## Dataset extract
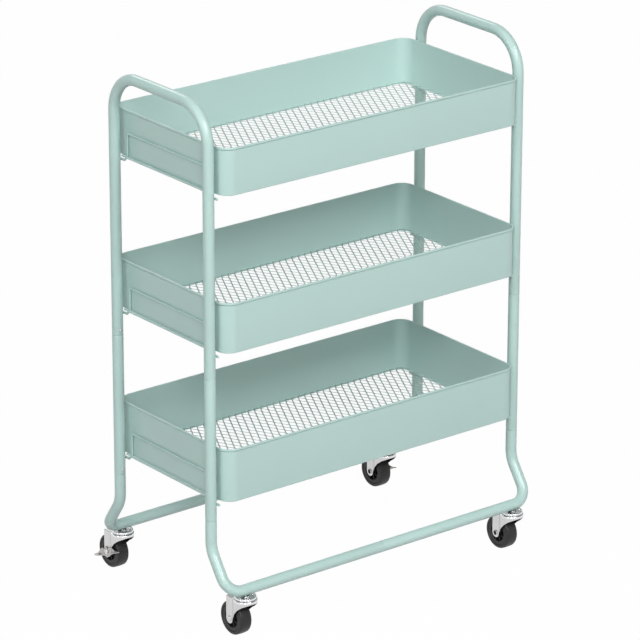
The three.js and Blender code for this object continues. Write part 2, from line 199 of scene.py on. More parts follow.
# %% Start a finish
def new_finish(name, color, roughness, metallic=0.0, specular=0.5):
    material = bpy.data.materials.new(name)
    material.use_nodes = True
    material.diffuse_color = (*color, 1)
    surface = material.node_tree.nodes["Principled BSDF"]
    surface.inputs["Base Color"].default_value = (*color, 1)
    surface.inputs["Roughness"].default_value = roughness
    surface.inputs["Metallic"].default_value = metallic
    surface.inputs["Specular IOR Level"].default_value = specular
    return material, Tree(material.node_tree), surface


def feed(tree, surface, name, value):
    tree.tree.links.new(value.socket, surface.inputs[name])


def noise(tree, place, scale, detail=2.0, roughness=0.5):
    values = {"Vector": place, "Scale": scale, "Detail": detail, "Roughness": roughness}
    return tree.add("ShaderNodeTexNoise", values)


def tint(tree, factor, low, high):
    values = {"Factor": factor, "A": (*low, 1), "B": (*high, 1)}
    return tree.add("ShaderNodeMix", values, data_type="RGBA", clamp_factor=True)


def bump(tree, height, strength, distance):
    return tree.add("ShaderNodeBump", {"Height": height, "Strength": strength, "Distance": distance})


# %% [markdown]
# ### Mint powder coat
# Powder coat is plastic melted onto steel: it flows, but not quite flat, which gives the skin
# of an orange at a scale of about a millimetre. The colour hardly varies. A glossy coat would
# mirror the studio in streaks, so the sheen here is broad and soft.

# %% Make the powder coat
COAT_LOW = (0.457, 0.632, 0.597)
COAT_HIGH = (0.484, 0.663, 0.626)
# The mesh floors get a darker copy of the coat: painted shade between the strands.
MESH_SHADE = 0.70


def make_powder_coat(name, tone):
    low, high = [tuple(channel * tone for channel in color) for color in (COAT_LOW, COAT_HIGH)]
    material, tree, surface = new_finish(name, high, 0.30, specular=0.6)
    place = tree.add("ShaderNodeTexCoord")["Object"]
    drift = noise(tree, place, 7.0, 3.0)
    peel = noise(tree, place, 650.0, 2.0, 0.6)
    feed(tree, surface, "Base Color", tint(tree, drift, low, high))
    feed(tree, surface, "Roughness", 0.25 + drift * 0.10)
    feed(tree, surface, "Normal", bump(tree, peel, 0.12, 0.0002))
    return material


powder_coat = make_powder_coat("mint powder coat", 1.0)
mesh_coat_painted_shade = make_powder_coat("mint powder coat, painted shade on mesh", MESH_SHADE)
print("made", powder_coat.name, "and", mesh_coat_painted_shade.name)

# %% [markdown]
# ### Zinc plate, chrome and black wheel
# The forks and levers are pressed steel with bright zinc plate, which is satin because the
# press leaves fine scratches down the sheet. Darker copies of the zinc are painted shade: on the
# levers, darker still on the nuts, pins and fork edges, and near black inside the forks. The
# swivel races are polished and mirror their surroundings. The wheels are one black moulding,
# whose gloss drifts with the dust on it.

# %% Make the metals
def make_zinc_plate(name, low, high):
    material, tree, surface = new_finish(name, high, 0.34, metallic=1.0)
    place = tree.add("ShaderNodeTexCoord")["Object"]
    stretched = tree.add("ShaderNodeMapping", {"Vector": place, "Scale": (1400, 1400, 60)})
    scratch = noise(tree, stretched, 1.0, 3.0, 0.7)
    cloud = noise(tree, place, 60.0, 3.0)
    feed(tree, surface, "Base Color", tint(tree, cloud, low, high))
    feed(tree, surface, "Roughness", 0.26 + cloud * 0.14 + scratch * 0.06)
    feed(tree, surface, "Normal", bump(tree, scratch, 0.08, 0.0001))
    return material


def make_chrome():
    material, tree, surface = new_finish("chrome plate", (0.80, 0.81, 0.82), 0.17, metallic=1.0)
    place = tree.add("ShaderNodeTexCoord")["Object"]
    smear = noise(tree, place, 90.0, 4.0, 0.6)
    feed(tree, surface, "Roughness", 0.20 + smear * 0.10)
    feed(tree, surface, "Base Color", tint(tree, smear, (0.76, 0.77, 0.78), (0.86, 0.86, 0.87)))
    return material


zinc_plate = make_zinc_plate("zinc plate", (0.60, 0.60, 0.60), (0.71, 0.71, 0.71))
# The next three are darker copies of the zinc: painted shade on levers, on nuts and fork edges, and inside
# forks.
lever_zinc_painted_shade = make_zinc_plate("zinc plate on levers, painted shade", (0.40, 0.39, 0.38), (0.52, 0.51, 0.50))
black_zinc_painted_shade = make_zinc_plate("black zinc, painted shade inside forks", (0.03, 0.03, 0.03), (0.06, 0.06, 0.06))
grey_zinc_painted_shade = make_zinc_plate("grey zinc, painted shade on nuts and fork edges", (0.26, 0.26, 0.27), (0.38, 0.38, 0.39))
chrome_plate = make_chrome()

# %% Make the black moulding
def make_black_wheel():
    material, tree, surface = new_finish("black moulding", (0.035, 0.035, 0.034), 0.5, specular=0.4)
    place = tree.add("ShaderNodeTexCoord")["Object"]
    grain = noise(tree, place, 900.0, 2.0, 0.6)
    dust = noise(tree, place, 110.0, 4.0, 0.65)
    feed(tree, surface, "Base Color", tint(tree, dust, (0.009, 0.009, 0.009), (0.019, 0.019, 0.018)))
    feed(tree, surface, "Roughness", 0.36 + dust * 0.20)
    feed(tree, surface, "Normal", bump(tree, grain, 0.10, 0.0001))
    return material


black_wheel = make_black_wheel()
print("finishes:", [m.name for m in (powder_coat, zinc_plate, chrome_plate, black_wheel)])

# %% [markdown]
# ## Shaping helpers
# Three shapes cover nearly every piece: a body turned about an axis, a surface given as rows
# of points, and a closed section carried along a path. Each helper ends in the same place: a
# mesh with its doubles merged, its faces turned outwards and its object at the origin.

# %% Turn rows of points into a clean mesh
def turn_faces_out(mesh, merge=False):
    work = bmesh.new()
    work.from_mesh(mesh)
    if merge:
        bmesh.ops.remove_doubles(work, verts=work.verts, dist=0.001 * MM)
    bmesh.ops.recalc_face_normals(work, faces=work.faces)
    work.to_mesh(mesh)
    work.free()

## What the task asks
Write the listing out again, exactly as it reads.

## Result
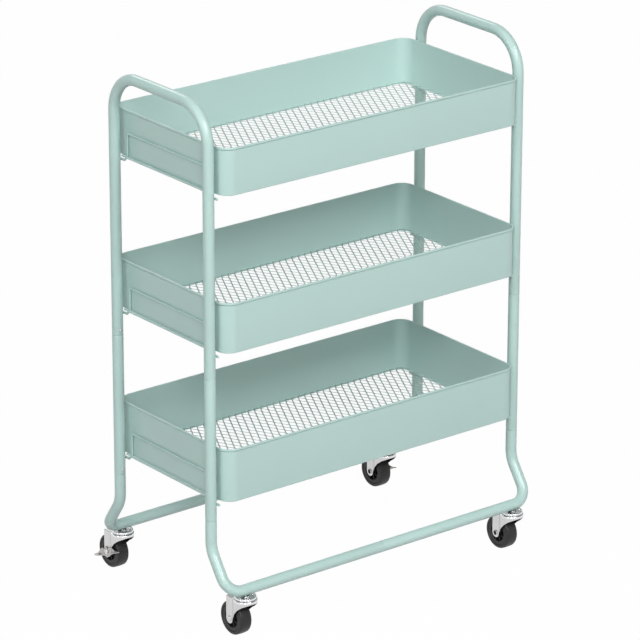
The three.js and Blender code for this object continues. Write part 2, from line 199 of scene.py on. More parts follow.
# %% Start a finish
def new_finish(name, color, roughness, metallic=0.0, specular=0.5):
    material = bpy.data.materials.new(name)
    material.use_nodes = True
    material.diffuse_color = (*color, 1)
    surface = material.node_tree.nodes["Principled BSDF"]
    surface.inputs["Base Color"].default_value = (*color, 1)
    surface.inputs["Roughness"].default_value = roughness
    surface.inputs["Metallic"].default_value = metallic
    surface.inputs["Specular IOR Level"].default_value = specular
    return material, Tree(material.node_tree), surface


def feed(tree, surface, name, value):
    tree.tree.links.new(value.socket, surface.inputs[name])


def noise(tree, place, scale, detail=2.0, roughness=0.5):
    values = {"Vector": place, "Scale": scale, "Detail": detail, "Roughness": roughness}
    return tree.add("ShaderNodeTexNoise", values)


def tint(tree, factor, low, high):
    values = {"Factor": factor, "A": (*low, 1), "B": (*high, 1)}
    return tree.add("ShaderNodeMix", values, data_type="RGBA", clamp_factor=True)


def bump(tree, height, strength, distance):
    return tree.add("ShaderNodeBump", {"Height": height, "Strength": strength, "Distance": distance})


# %% [markdown]
# ### Mint powder coat
# Powder coat is plastic melted onto steel: it flows, but not quite flat, which gives the skin
# of an orange at a scale of about a millimetre. The colour hardly varies. A glossy coat would
# mirror the studio in streaks, so the sheen here is broad and soft.

# %% Make the powder coat
COAT_LOW = (0.457, 0.632, 0.597)
COAT_HIGH = (0.484, 0.663, 0.626)
# The mesh floors get a darker copy of the coat: painted shade between the strands.
MESH_SHADE = 0.70


def make_powder_coat(name, tone):
    low, high = [tuple(channel * tone for channel in color) for color in (COAT_LOW, COAT_HIGH)]
    material, tree, surface = new_finish(name, high, 0.30, specular=0.6)
    place = tree.add("ShaderNodeTexCoord")["Object"]
    drift = noise(tree, place, 7.0, 3.0)
    peel = noise(tree, place, 650.0, 2.0, 0.6)
    feed(tree, surface, "Base Color", tint(tree, drift, low, high))
    feed(tree, surface, "Roughness", 0.25 + drift * 0.10)
    feed(tree, surface, "Normal", bump(tree, peel, 0.12, 0.0002))
    return material


powder_coat = make_powder_coat("mint powder coat", 1.0)
mesh_coat_painted_shade = make_powder_coat("mint powder coat, painted shade on mesh", MESH_SHADE)
print("made", powder_coat.name, "and", mesh_coat_painted_shade.name)

# %% [markdown]
# ### Zinc plate, chrome and black wheel
# The forks and levers are pressed steel with bright zinc plate, which is satin because the
# press leaves fine scratches down the sheet. Darker copies of the zinc are painted shade: on the
# levers, darker still on the nuts, pins and fork edges, and near black inside the forks. The
# swivel races are polished and mirror their surroundings. The wheels are one black moulding,
# whose gloss drifts with the dust on it.

# %% Make the metals
def make_zinc_plate(name, low, high):
    material, tree, surface = new_finish(name, high, 0.34, metallic=1.0)
    place = tree.add("ShaderNodeTexCoord")["Object"]
    stretched = tree.add("ShaderNodeMapping", {"Vector": place, "Scale": (1400, 1400, 60)})
    scratch = noise(tree, stretched, 1.0, 3.0, 0.7)
    cloud = noise(tree, place, 60.0, 3.0)
    feed(tree, surface, "Base Color", tint(tree, cloud, low, high))
    feed(tree, surface, "Roughness", 0.26 + cloud * 0.14 + scratch * 0.06)
    feed(tree, surface, "Normal", bump(tree, scratch, 0.08, 0.0001))
    return material


def make_chrome():
    material, tree, surface = new_finish("chrome plate", (0.80, 0.81, 0.82), 0.17, metallic=1.0)
    place = tree.add("ShaderNodeTexCoord")["Object"]
    smear = noise(tree, place, 90.0, 4.0, 0.6)
    feed(tree, surface, "Roughness", 0.20 + smear * 0.10)
    feed(tree, surface, "Base Color", tint(tree, smear, (0.76, 0.77, 0.78), (0.86, 0.86, 0.87)))
    return material


zinc_plate = make_zinc_plate("zinc plate", (0.60, 0.60, 0.60), (0.71, 0.71, 0.71))
# The next three are darker copies of the zinc: painted shade on levers, on nuts and fork edges, and inside
# forks.
lever_zinc_painted_shade = make_zinc_plate("zinc plate on levers, painted shade", (0.40, 0.39, 0.38), (0.52, 0.51, 0.50))
black_zinc_painted_shade = make_zinc_plate("black zinc, painted shade inside forks", (0.03, 0.03, 0.03), (0.06, 0.06, 0.06))
grey_zinc_painted_shade = make_zinc_plate("grey zinc, painted shade on nuts and fork edges", (0.26, 0.26, 0.27), (0.38, 0.38, 0.39))
chrome_plate = make_chrome()

# %% Make the black moulding
def make_black_wheel():
    material, tree, surface = new_finish("black moulding", (0.035, 0.035, 0.034), 0.5, specular=0.4)
    place = tree.add("ShaderNodeTexCoord")["Object"]
    grain = noise(tree, place, 900.0, 2.0, 0.6)
    dust = noise(tree, place, 110.0, 4.0, 0.65)
    feed(tree, surface, "Base Color", tint(tree, dust, (0.009, 0.009, 0.009), (0.019, 0.019, 0.018)))
    feed(tree, surface, "Roughness", 0.36 + dust * 0.20)
    feed(tree, surface, "Normal", bump(tree, grain, 0.10, 0.0001))
    return material


black_wheel = make_black_wheel()
print("finishes:", [m.name for m in (powder_coat, zinc_plate, chrome_plate, black_wheel)])

# %% [markdown]
# ## Shaping helpers
# Three shapes cover nearly every piece: a body turned about an axis, a surface given as rows
# of points, and a closed section carried along a path. Each helper ends in the same place: a
# mesh with its doubles merged, its faces turned outwards and its object at the origin.

# %% Turn rows of points into a clean mesh
def turn_faces_out(mesh, merge=False):
    work = bmesh.new()
    work.from_mesh(mesh)
    if merge:
        bmesh.ops.remove_doubles(work, verts=work.verts, dist=0.001 * MM)
    bmesh.ops.recalc_face_normals(work, faces=work.faces)
    work.to_mesh(mesh)
    work.free()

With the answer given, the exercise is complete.